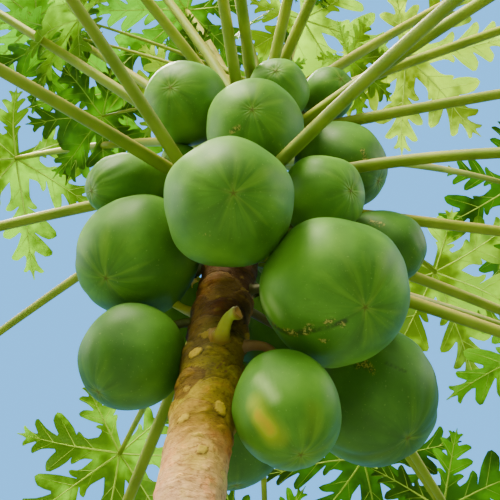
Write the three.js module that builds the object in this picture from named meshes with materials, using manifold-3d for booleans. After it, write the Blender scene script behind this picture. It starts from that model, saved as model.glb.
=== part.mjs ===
// A papaya tree in fruit: one leaning trunk with a flared foot, a cluster of green fruits
// packed round its upper end, and a crown of long-stalked, hand-shaped leaves.
// Millimetres, +Z up. The origin is the middle of the trunk's flat foot at ground level.
import * as THREE from "three";
import { mergeVertices } from "three/addons/utils/BufferGeometryUtils.js";
import Module from "manifold-3d";

const wasm = await Module();
wasm.setup();

// Driving dimensions of the trunk
const TRUNK_HEIGHT = 3080;
const LEAN_AT_GROUND = 0.04; // sideways drift per unit of height
const LEAN_GROWTH = 0.000014; // how the drift grows with height
const FOOT_RADIUS = 60; // at the ground, before the root flare is added
const NECK_HEIGHT = 2500; // level of the lowest fruits
const NECK_RADIUS = 37.5;
const SHOULDER_HEIGHT = 2990; // where the trunk starts to close to its tip
const SHOULDER_RADIUS = 30;
const TIP_RADIUS = 8;
const FLARE = 0.55; // share by which the root flare widens the foot
const FLARE_FADE = 80; // height over which the flare falls to a third
const FLARE_RIBS = 5;
const RIB_DEPTH = 0.1;
const TRUNK_SIDES = 24;
const TRUNK_LEVELS = [
  0, 25, 60, 110, 180, 300, 600, 1000, 1400, 1800, 2150, 2500, 2700, 2850, 2990, 3040, 3080,
];

// Driving dimensions shared by all fruits
const CLEARANCE = 0.3; // between a stalk's foot and the trunk
const FRUIT_SIDES = 10;
const FRUIT_BANDS = 7;
const FRUIT_STALK_RADIUS = 8;
const FRUIT_STALK_RISE = 10; // the stalk's foot lies this far above its fruit's end
const FRUIT_STALK_STEPS = 3;
const FRUIT_STALK_END = 0.8; // where the stalk ends inside the fruit, as a share of the half length
const STUB_STEPS = 2;

// Driving dimensions shared by all leaves
const STALK_FOOT_RADIUS = 12.5;
const STALK_TIP_RADIUS = 6;
const STALK_SIDES = 5;
const STALK_STEPS = 5;
const BLADE_LEAST = 140; // a blade's radius is this and a share of its stalk's length
const BLADE_SHARE = 0.16;
const BLADE_THICKNESS = 5;
const BLADE_TURN = 16; // how far a blade turns away from its stalk's way, at most, both sides together
const BLADE_TWIST = 24; // how far it rolls about its middle lobe, in the same sense
const BLADE_DROOP = 0.2; // fall of a lobe's end, as a share of the blade's radius

// Lobes of one blade: angle from the middle lobe in degrees, and length as a share of the radius
const LOBES = [[-142, 0.62], [-94, 0.84], [-46, 0.96], [0, 1], [46, 0.96], [94, 0.84], [142, 0.62]];
const SINUS = 0.3; // where neighbouring lobes part, as a share of the radius
const REAR_SINUS = 0.06; // the gap behind, where the stalk comes in
// One side of a lobe from its foot to its tip: place along the rib and half width, as shares of its length
const LOBE_SIDE = [[0.58, 0.22], [0.68, 0.1], [0.84, 0.1]];

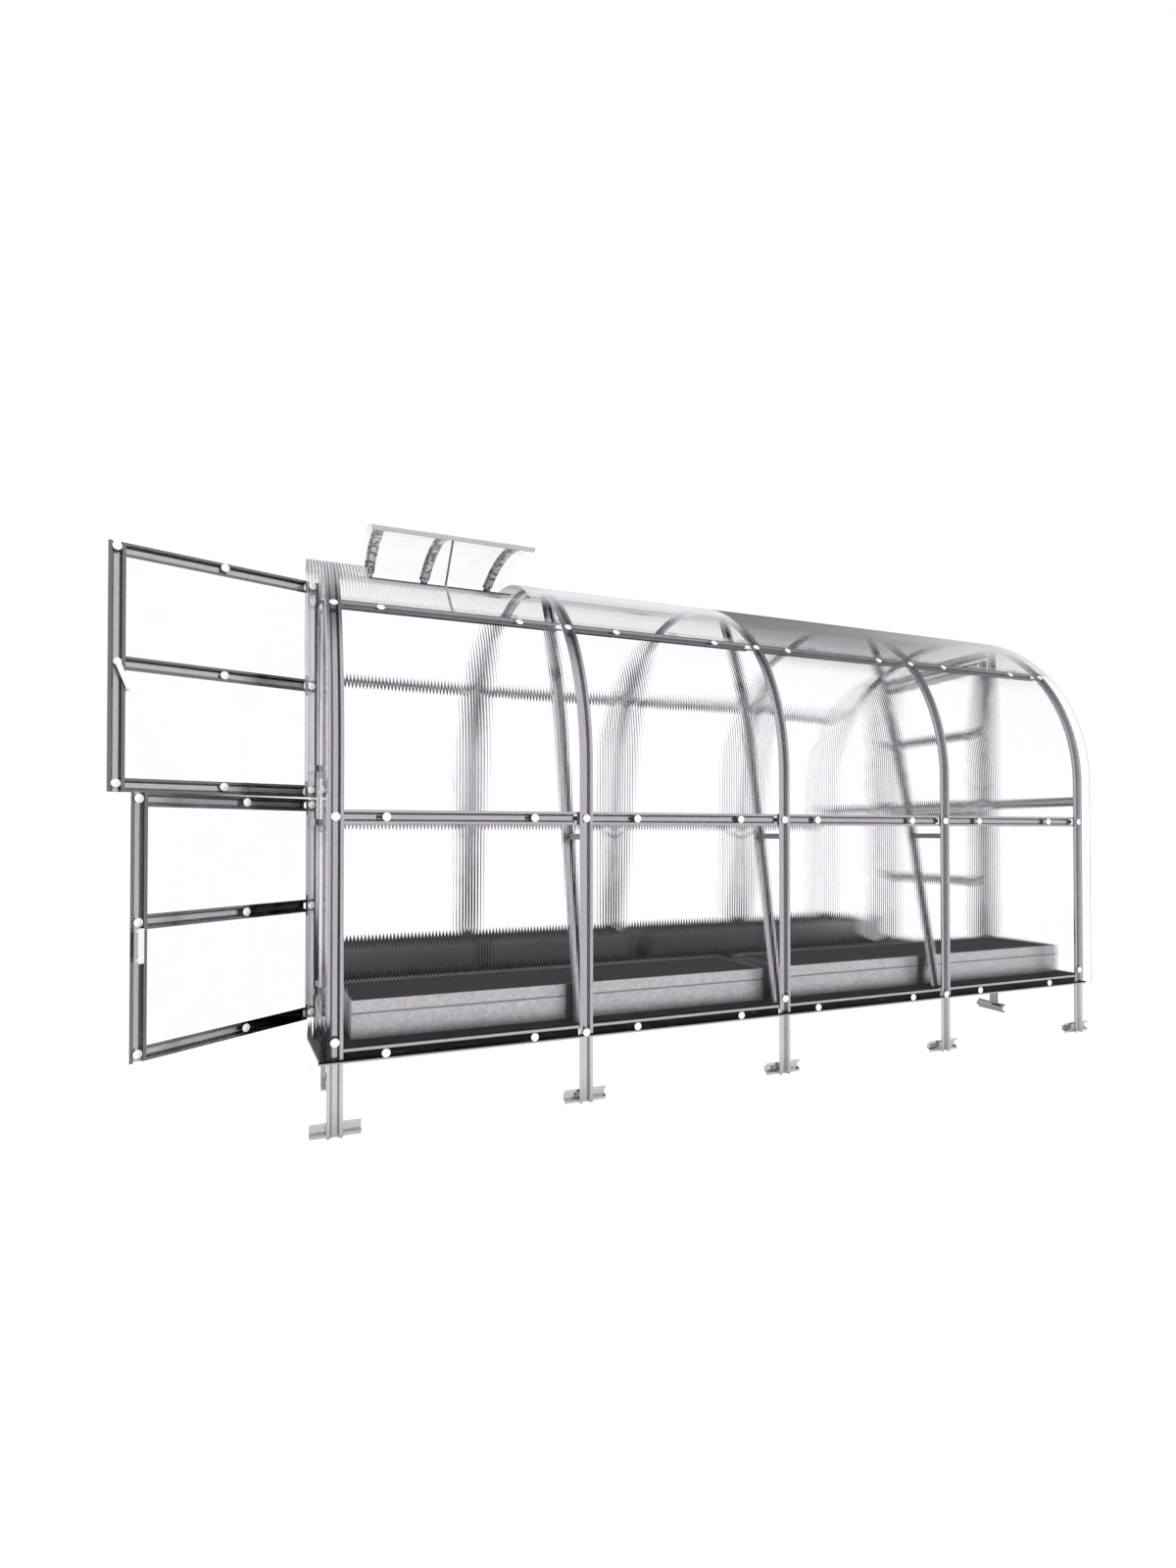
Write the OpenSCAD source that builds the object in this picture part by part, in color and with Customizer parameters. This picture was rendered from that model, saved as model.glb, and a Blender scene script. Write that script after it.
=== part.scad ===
// Arched greenhouse of galvanised hat profile and clear twin-wall sheet.
// X runs along the ridge, Y across, Z up. Z = 0 is the bottom of the legs,
// Y = 0 the outer plane of the near side wall frame, X = 0 the first arch.

/* [Overall] */
// Spacing of the arches
bay = 1000; // [900:10:1100]
// Width over the side wall frames
width = 2040; // [2000:10:2080]
// Height of the straight wall, from leg bottom to the spring of the arch
wall_h = 1410; // [1400:5:1430]
// Height of the base rail's centre, which is at ground level in use
base_z = 300; // [280:5:310]
// Height of the middle rail's centre
mid_z = 1193; // [1150:1:1230]
// Elevation angle of the upper purlin, seen from the arch's centre
purlin_a = 39.3; // [34:0.1:44]

/* [Profile] */
// Width of the hat profile of arches, posts, jambs and stiles
hat_w = 59; // [56:1:62]
// Width of the hat profile of the rails
rail_w = 54; // [50:1:56]
// Depth of both profiles
hat_d = 20; // [18:1:22]
// Width of the profile's web
web_w = 18; // [16:1:20]
// Wall thickness of the profile
hat_t = 2.5; // [2:0.1:3]

/* [Sheets] */
// Thickness of the twin-wall sheet
sheet_t = 4; // [4:1:4]
// How far the roof sheet stands out past each end arch's centre
overhang = 97; // [90:1:105]

/* [Doors] */
// Width of a door leaf
leaf_w = 800; // [790:1:805]
// Lower edge of the lower leaf
leaf_z0 = 313; // [313:1:320]
// Upper edge of the lower leaf
leaf_z1 = 1281; // [1270:1:1281]
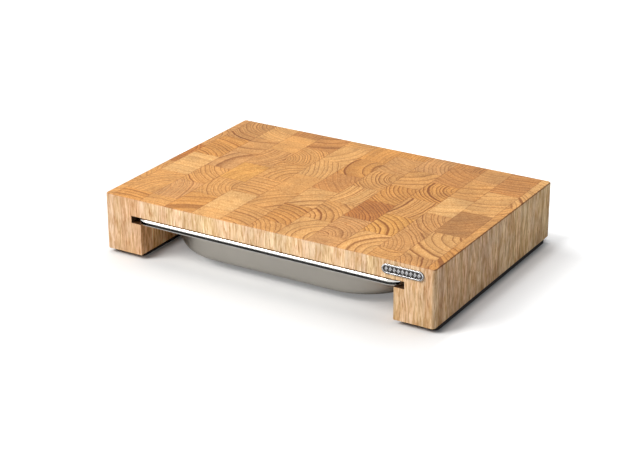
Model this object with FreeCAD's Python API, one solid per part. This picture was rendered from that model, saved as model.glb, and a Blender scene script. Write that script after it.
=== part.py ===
import FreeCAD, Part
import math
import os

# End-grain cutting board on two side rails, with a pressed steel tray that slides in under it.
# Millimetres. +X right, +Y to the back, +Z up. The origin is the middle of the board's footprint,
# on the surface that the board stands on. The tray is shown pushed home, flush with the front.

# ---- Tray: half-size catering pan, one pressed sheet with a rolled rim ----
TRAY_WIDTH = 325.0          # over the rim, left to right
TRAY_LENGTH = 265.0         # over the rim, front to back
TRAY_DEPTH = 40.0           # top of the rim to the underside of the floor
SHEET = 0.8                 # steel
RIM_CORNER = 20.0           # plan radius of the rim's outer corners
ROLL_HEIGHT = 6.8           # height of the rolled edge
ROLL_SHOULDER = 2.2         # radius from the flange over the edge, at the middle of the sheet
ROLL_LIP = 1.2              # radius from the edge back in underneath, at the middle of the sheet
ROLL_RETURN = 1.2           # straight lip behind the roll, turned back in
FLANGE_WIDTH = 12.0         # outer edge of the rim to the basin's mouth
MOUTH_CORNER = 79.0         # plan radius of the basin's mouth
WALL_SLOPE = 10.0           # lean of the basin's walls, degrees from upright
MOUTH_BEND = 2.4            # radius from flange into wall, at the middle of the sheet
FLOOR_BEND = 12.0           # radius from wall into floor, at the middle of the sheet
SEAM_LAND = 0.5             # flat kept beyond each bend, where bends meet flange and floor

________

*Given exercise*. The answer should consist of the lines from the first line of the entries through the line with "wasm.setup();", copied exactly.

*Solution to this exercise*.
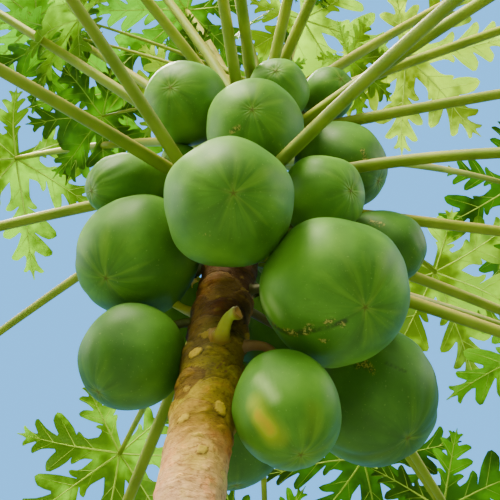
Write the three.js module that builds the object in this picture from named meshes with materials, using manifold-3d for booleans. After it, write the Blender scene script behind this picture. It starts from that model, saved as model.glb.
=== part.mjs ===
// A papaya tree in fruit: one leaning trunk with a flared foot, a cluster of green fruits
// packed round its upper end, and a crown of long-stalked, hand-shaped leaves.
// Millimetres, +Z up. The origin is the middle of the trunk's flat foot at ground level.
import * as THREE from "three";
import { mergeVertices } from "three/addons/utils/BufferGeometryUtils.js";
import Module from "manifold-3d";

const wasm = await Module();
wasm.setup();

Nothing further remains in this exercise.